Some experts the Guardian spoke to, like Paxhia, were hopeful that rescheduling would ease barriers to other financial services. Others were skeptical.
Katharine Neill Harris, a drug policy fellow at Rice University, doubts rescheduling will lead more banks to open themselves to dispensaries. While a small number of credit unions already lend to dispensaries, the bigger banks aren’t likely to risk it.
“Bank of America, like Wells Fargo, I mean, they’re just not going to enthusiastically embrace this kind of gray area of law. That’s just not how they operate,” she says.
These financial barriers contribute to the industry’s much-criticized lack of diversity, says Harris, because it’s hard to get a foot in the door if “you don’t have enough money to fund a business on your own. You can raise money, but then that requires a network of other people who are wealthy. And so the industry itself has just sort of skewed more towards white owners and white men in particular.”
While rescheduling will reduce the tax burden for existing dispensaries, Harris says, it’s unlikely to level the playing field for those looking to get into the industry.
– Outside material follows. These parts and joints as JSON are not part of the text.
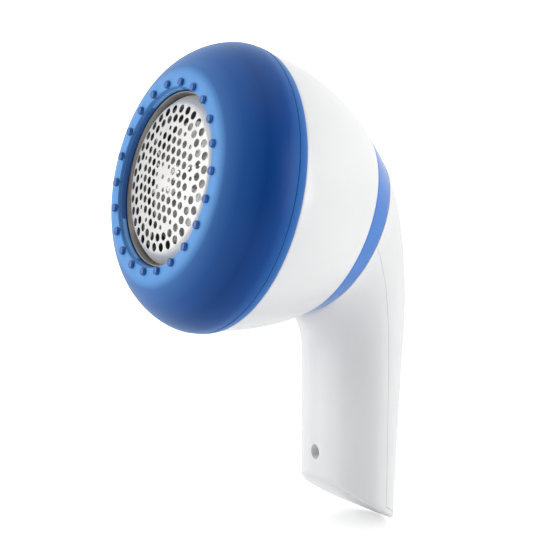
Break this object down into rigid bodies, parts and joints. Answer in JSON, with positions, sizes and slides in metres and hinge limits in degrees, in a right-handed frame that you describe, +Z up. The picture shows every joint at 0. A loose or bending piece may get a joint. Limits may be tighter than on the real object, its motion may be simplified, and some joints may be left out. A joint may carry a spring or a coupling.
{
  "type": "fabric shaver",
  "caption": "Hand-held fabric shaver: a perforated foil in a studded blue ring, a lint drum behind it and an upright handle with a slide switch on its back.",
  "frame": {"origin": "under the middle of the object's bounding box, at the level of the handle's tip", "axes": "+Z up along the handle, -Y the side that the cutting head faces, X across the handle; the outside is mirrored about X = 0"},
  "size_m": [0.0838, 0.0842, 0.1431],
  "materials": {
    "white_shell": "glossy white",
    "blue_cap": "satin blue",
    "blue_band": "glossy blue",
    "steel": "bright satin",
    "dark_plastic": "moulded black",
    "grey_plastic": "moulded grey",
    "plated": "nickel plated",
    "copper": "wound copper and laminations",
    "magnet": "sintered, dark",
    "cell_sleeve": "plain coloured sleeve",
    "red_wire": "insulated wire",
    "black_wire": "insulated wire",
    "brass": "plain"
  },
  "bodies": {
    "handle": {"front_shell": "white_shell", "accent_band": "blue_band", "motor_mount": "white_shell", "motor_can": "plated", "motor_endcap": "dark_plastic", "magnet_left": "magnet", "magnet_right": "magnet", "terminal_left": "brass", "terminal_right": "brass", "battery_left": "cell_sleeve", "battery_right": "cell_sleeve", "battery_tray": "dark_plastic", "contact_plus": "plated", "contact_minus": "plated", "contact_bridge": "plated", "spring_bridge": "plated", "spring_minus": "plated", "switch_body": "dark_plastic", "wire_red": "red_wire", "wire_black": "black_wire", "wire_link": "red_wire", "cover_screw": "plated"},
    "rotor": {"motor_shaft": "steel", "armature": "copper", "commutator": "copper", "drive_dog": "grey_plastic"},
    "drum": {"drum": "white_shell", "chamber_floor": "grey_plastic", "spindle_bush": "brass"},
    "cutter": {"cutter_spindle": "steel", "cutter_hub": "dark_plastic", "blade_1": "steel", "blade_2": "steel", "blade_3": "steel", "cutter_spring": "plated", "spring_washer": "plated", "drive_socket": "grey_plastic"},
    "foil_head": {"foil": "steel", "foil_frame": "steel", "foil_carrier": "white_shell"},
    "height_cap": {"height_cap": "blue_cap"},
    "rear_cover": {"rear_cover": "white_shell"},
    "switch_knob": {"switch_knob": "white_shell"},
    "switch_lever": {"switch_lever": "grey_plastic"}
  },
  "joints": [
    {"name": "motor_spin", "type": "hinge", "parent": "handle", "child": "rotor", "pos_m": [0, 0.00907, 0.09556], "axis": [0, -0.9737, 0.2277], "continuous": true},
    {"name": "drum_pull", "type": "slide", "parent": "handle", "child": "drum", "axis": [0, -0.9737, 0.2277], "range_m": [0, 0.04]},
    {"name": "cutter_spin", "type": "hinge", "parent": "drum", "child": "cutter", "pos_m": [0, -0.02014, 0.10239], "axis": [0, -0.9737, 0.2277], "continuous": true},
    {"name": "foil_pull", "type": "slide", "parent": "drum", "child": "foil_head", "axis": [0, -0.9737, 0.2277], "range_m": [0, 0.025]},
    {"name": "cap_pull", "type": "slide", "parent": "foil_head", "child": "height_cap", "axis": [0, -0.9737, 0.2277], "range_m": [0, 0.03]},
    {"name": "cover_pull", "type": "slide", "parent": "handle", "child": "rear_cover", "axis": [0, 1, 0], "range_m": [0, 0.03]},
    {"name": "switch_slide", "type": "slide", "parent": "rear_cover", "child": "switch_knob", "axis": [0, 0, 1], "range_m": [0, 0.004]},
    {"name": "lever_slide", "type": "slide", "parent": "handle", "child": "switch_lever", "axis": [0, 0, 1], "range_m": [0, 0.004]}
  ],
  "couplings": [
    {"joint": "cutter_spin", "follows": "motor_spin", "ratio": 1},
    {"joint": "lever_slide", "follows": "switch_slide", "ratio": 1}
  ]
}
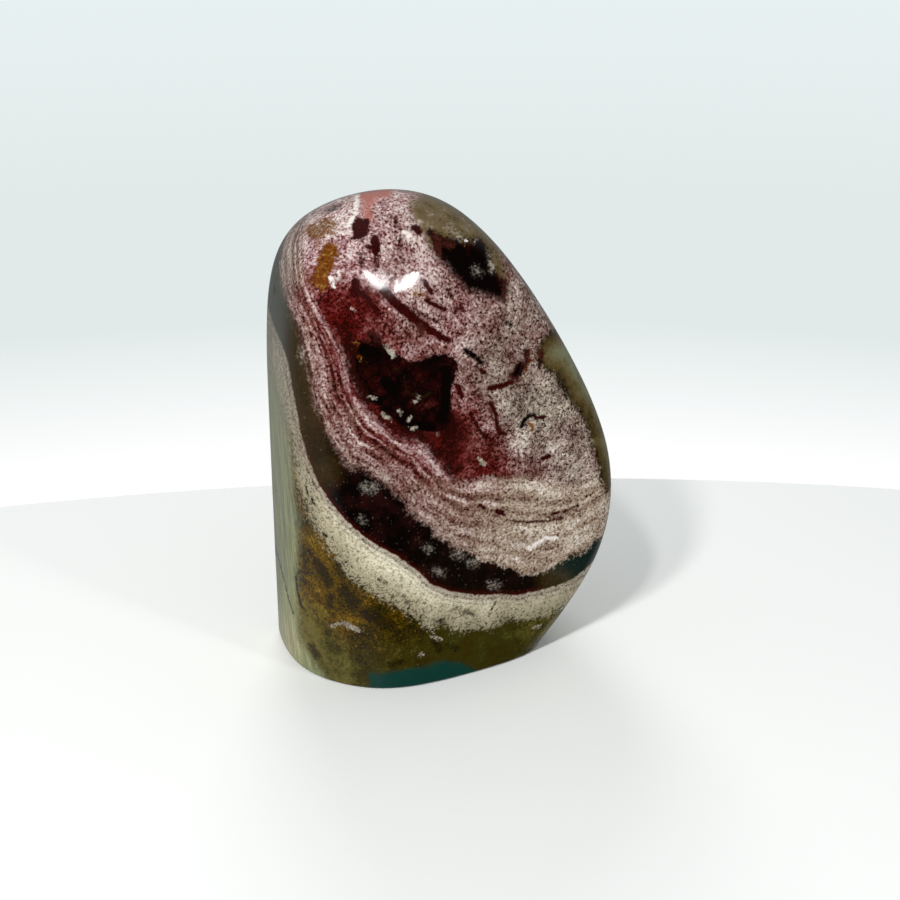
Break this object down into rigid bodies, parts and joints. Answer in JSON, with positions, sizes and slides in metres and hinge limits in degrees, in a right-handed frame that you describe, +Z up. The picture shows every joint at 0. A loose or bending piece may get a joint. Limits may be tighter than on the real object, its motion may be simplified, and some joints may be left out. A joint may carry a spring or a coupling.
{
  "type": "polished stone freeform",
  "caption": "Free-standing ocean jasper freeform: a polished, leaning block of banded and speckled stone with softly rolled edges and a flat sawn base to stand on",
  "frame": {"origin": "in the sawn base, under the middle of the stone's bounding box", "axes": "+Z up, the stone's long way; +X toward the right shoulder that the stone leans out to; the broad show face looks along -Y, and Y is the thin way"},
  "size_m": [0.069, 0.0463, 0.0952],
  "materials": {
    "jasper": "polished"
  },
  "bodies": {
    "root": {"stone": "jasper"}
  },
  "joints": []
}
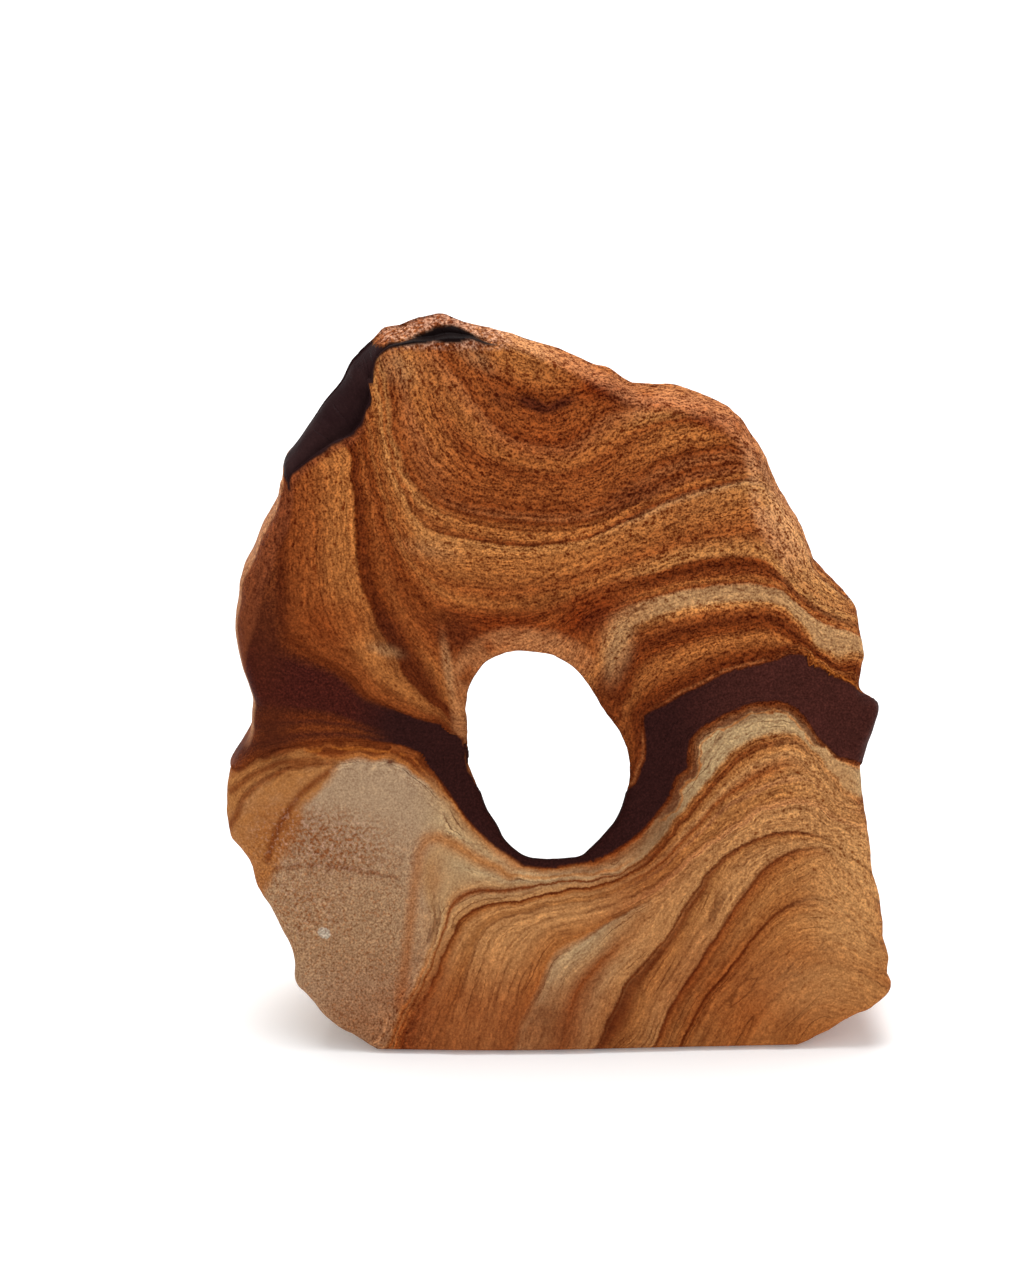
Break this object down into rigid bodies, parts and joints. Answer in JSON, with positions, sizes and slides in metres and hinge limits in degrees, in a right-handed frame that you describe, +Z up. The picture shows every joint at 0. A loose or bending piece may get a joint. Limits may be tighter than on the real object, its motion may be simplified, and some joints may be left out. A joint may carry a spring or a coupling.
{
  "type": "sandstone freeform",
  "caption": "Standing slab of banded sandstone with a leaning smoothed front, an oval hole through it, a natural rim and a flat foot.",
  "frame": {"origin": "middle of the stone's outer box, on the surface that it stands on", "axes": "+X to the right as seen from the front, +Y from the front face to the back, +Z up"},
  "size_m": [0.0946, 0.0364, 0.1003],
  "materials": {
    "sandstone": "matt, fine-grained sandstone in bent tan, cream and rust-brown beds, with one dark maroon iron band that is slightly smoother"
  },
  "bodies": {
    "root": {"stone": "sandstone"}
  },
  "joints": []
}
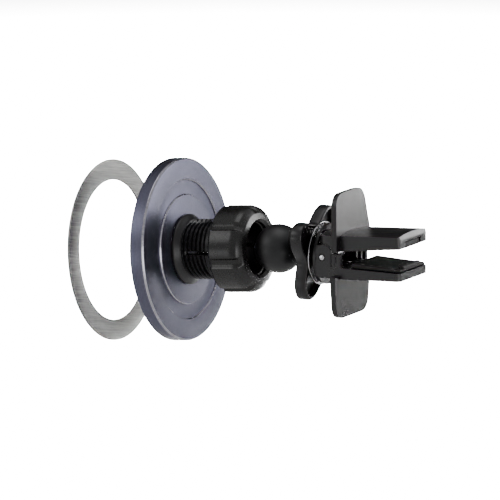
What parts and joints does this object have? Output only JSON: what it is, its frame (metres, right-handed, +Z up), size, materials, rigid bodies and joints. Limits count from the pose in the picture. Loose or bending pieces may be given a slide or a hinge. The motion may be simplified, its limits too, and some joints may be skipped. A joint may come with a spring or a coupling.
{
  "type": "car phone mount",
  "caption": "Magnetic car phone mount: stick-on steel ring, aluminium magnet disc on a threaded ball socket with collar nut, and a vent clip with ball, clamping knob and two hinged jaws.",
  "frame": {"origin": "in the gap between the clip's two rubber pads, where the vent blade is gripped, 40 mm from the ball's centre", "axes": "+X along the clip from the ball to the jaws' tips, +Y across the jaws along the pivot pin, +Z up through the wings"},
  "size_m": [0.116, 0.0608, 0.063],
  "materials": {
    "anodised_aluminium": "blue-grey satin anodising over turned aluminium",
    "brushed_steel": "straight brushed steel",
    "chrome": "bright chrome plating",
    "zinc_steel": "zinc plated steel",
    "nickel": "nickel plated sintered magnet",
    "black_plastic": "satin black moulded plastic",
    "ball_rubber": "fine grained soft-touch coating",
    "pad_rubber": "matte black moulded rubber",
    "soft_pad": "matte silicone face",
    "tape_film": "adhesive film under a white liner"
  },
  "bodies": {
    "clip": {"clip_body": "black_plastic", "pivot_pin": "chrome", "lower_pad": "pad_rubber", "torsion_spring": "chrome"},
    "upper_jaw": {"upper_jaw": "black_plastic", "upper_pad": "pad_rubber"},
    "washer": {"clamp_washer": "chrome"},
    "knob": {"clamp_knob": "black_plastic"},
    "stud": {"ball_stud": "zinc_steel"},
    "ball": {"ball": "ball_rubber"},
    "nut": {"collar_nut": "black_plastic"},
    "head": {"socket_neck": "black_plastic", "disc_housing": "anodised_aluminium", "face_pad": "soft_pad", "shunt_ring": "zinc_steel", "magnet_carrier": "black_plastic", "magnet_1": "nickel", "magnet_2": "nickel", "magnet_3": "nickel", "magnet_4": "nickel", "magnet_5": "nickel", "magnet_6": "nickel", "magnet_7": "nickel", "magnet_8": "nickel", "magnet_9": "nickel", "magnet_10": "nickel", "magnet_11": "nickel", "magnet_12": "nickel", "magnet_13": "nickel", "magnet_14": "nickel", "magnet_15": "nickel", "magnet_16": "nickel", "flange_screw_1": "zinc_steel", "flange_screw_2": "zinc_steel", "flange_screw_3": "zinc_steel"},
    "ring": {"steel_ring": "brushed_steel", "ring_adhesive": "tape_film"}
  },
  "joints": [
    {"name": "jaw_close", "type": "hinge", "parent": "clip", "child": "upper_jaw", "pos_m": [-0.0189, 0, -0.0003], "axis": [0, 1, 0], "range_deg": [-2.95, 8.5], "deforming": ["torsion_spring"]},
    {"name": "washer_slide", "type": "slide", "parent": "clip", "child": "washer", "axis": [1, 0, 0], "range_m": [-0.00034, 0.00096]},
    {"name": "knob_turn", "type": "hinge", "parent": "washer", "child": "knob", "pos_m": [-0.028, 0, -0.0008], "axis": [1, 0, 0], "range_deg": [-95, 275]},
    {"name": "head_roll", "type": "hinge", "parent": "clip", "child": "stud", "pos_m": [-0.04, 0, -0.0008], "axis": [1, 0, 0], "range_deg": [-180, 180]},
    {"name": "head_tilt", "type": "hinge", "parent": "stud", "child": "ball", "pos_m": [-0.04, 0, -0.0008], "axis": [0, 1, 0], "range_deg": [-19.5, 30.5]},
    {"name": "head_slide", "type": "slide", "parent": "ball", "child": "nut", "axis": [0.9954, 0, 0.0958], "range_m": [0, 0.012]},
    {"name": "disc_turn", "type": "hinge", "parent": "nut", "child": "head", "pos_m": [-0.04, 0, -0.0008], "axis": [0.9954, 0, 0.0958], "range_deg": [-180, 180]},
    {"name": "ring_slide", "type": "slide", "parent": "head", "child": "ring", "axis": [0.9954, 0, 0.0958], "range_m": [0, 0.02235]}
  ],
  "couplings": [
    {"joint": "washer_slide", "follows": "knob_turn", "m_per_rad": 0.00019894},
    {"joint": "jaw_close", "follows": "knob_turn", "ratio": 0.030606}
  ]
}
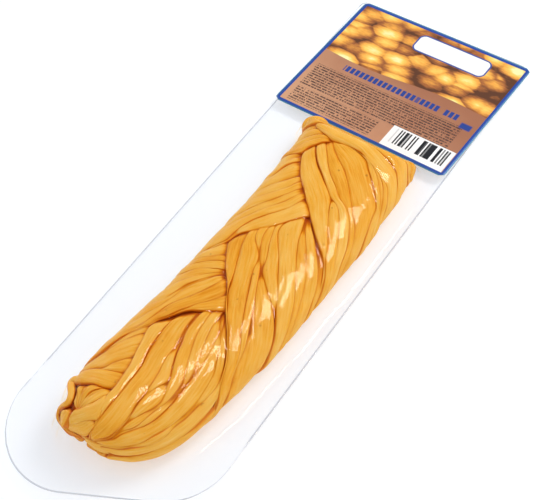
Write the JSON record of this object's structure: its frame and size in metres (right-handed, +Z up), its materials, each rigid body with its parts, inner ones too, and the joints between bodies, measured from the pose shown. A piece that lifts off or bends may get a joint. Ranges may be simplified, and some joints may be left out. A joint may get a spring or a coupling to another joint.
{
  "type": "sealed braided string cheese",
  "caption": "Smoked string cheese plaited from flat-fibred strands, lying in a clear vacuum pack with a wide flat border and a plain printed label across one end.",
  "frame": {"origin": "on the table, under the middle of the pack's length and width", "axes": "+Z up out of the pack, +Y along the pack towards the label, +X across the pack"},
  "size_m": [0.0856, 0.2662, 0.0254],
  "materials": {
    "cheese": "golden amber smoked cheese with silky fibres, satin",
    "film": "clear glossy packing film",
    "label": "printed label paper in copper brown, amber and blue, low gloss"
  },
  "bodies": {
    "root": {"sealed_pack": "cheese", "label": "label"}
  },
  "joints": []
}
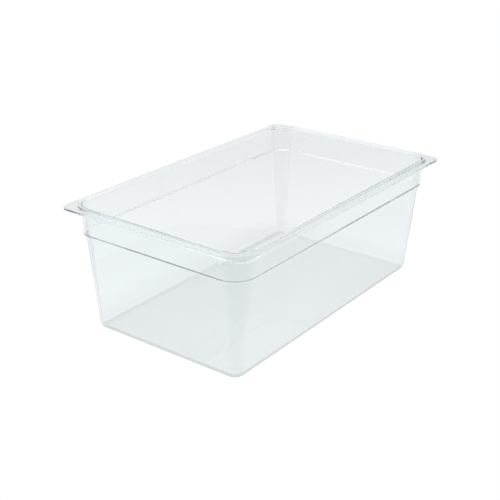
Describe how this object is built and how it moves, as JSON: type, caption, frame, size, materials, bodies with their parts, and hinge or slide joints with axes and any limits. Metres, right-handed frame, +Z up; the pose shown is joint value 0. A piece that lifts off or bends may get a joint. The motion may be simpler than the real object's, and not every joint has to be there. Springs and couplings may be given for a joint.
{
  "type": "food pan",
  "caption": "Deep rectangular clear plastic food pan with tapered walls, a stacking shoulder, a beaded rim and a flange with squared corners.",
  "frame": {"origin": "centre of the base's underside, at floor level", "axes": "+X along the length, +Y across the width, +Z up through the open mouth"},
  "size_m": [0.53, 0.325, 0.197],
  "materials": {
    "clear_polycarbonate": "clear moulded polycarbonate, polished faces, very faint cool grey tint"
  },
  "bodies": {
    "root": {"pan": "clear_polycarbonate"}
  },
  "joints": []
}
Paxhia notes the lack of access to financial services can be dangerous, as dispensary workers “are just sitting ducks, because there’s no credit card transactions” and they often have large sums of cash on location.
“People get shot and killed. It’s horrible,” he said.
While rescheduling alone might not fix this problem, the Safer Banking Act, which was introduced in Congress in 2023, would guarantee that financial institutions could serve cannabis dispensaries without legal repercussions.
It’s also possible that treating cannabis as a regulated medical drug could mean additional hurdles that state-legal dispensaries don’t currently face.
“I know that with most schedule III drugs, you usually would have to go through a pharmacy. A lot of our associates were like, ‘Hey, do we have to become pharmacists now?’ So that’s a concern,” says Dominique White, director of people and operations at Ivy Hall, an Illinois-based dispensary.
But, Smith says, “that’s a very unlikely situation.” He adds that the Biden administration “is under pressure to do something positive on cannabis”, and “if this somehow backfired, and now all of a sudden the FDA is going to require these businesses to obtain their approval to sell cannabis, well, that would be a huge political embarrassment. That said, it’s not impossible.”
Smith is advocating for a memorandum that would ensure the federal government doesn’t intervene with state-legal cannabis operations after rescheduling, similar to the Cole Memorandum issued in 2013.
Rescheduling cannabis might not fix all or most of the cannabis industry’s legal problems, but many with a stake in the industry hope that this is the first step towards descheduling, which would put cannabis legally on par with alcohol.
“We’ve got the majority of Americans who live in a state that has made cannabis legal for adults and so they’re treating it comparably to alcohol. Moving into schedule III does not align federal law with those laws, but it moves us in that direction,” said Smith.
White, who believes that cannabis is “truly medicine”, thinks it’s illogical that there are so many more hurdles for buying and selling cannabis than there are for alcohol, which she says is “so much more damaging to the body”.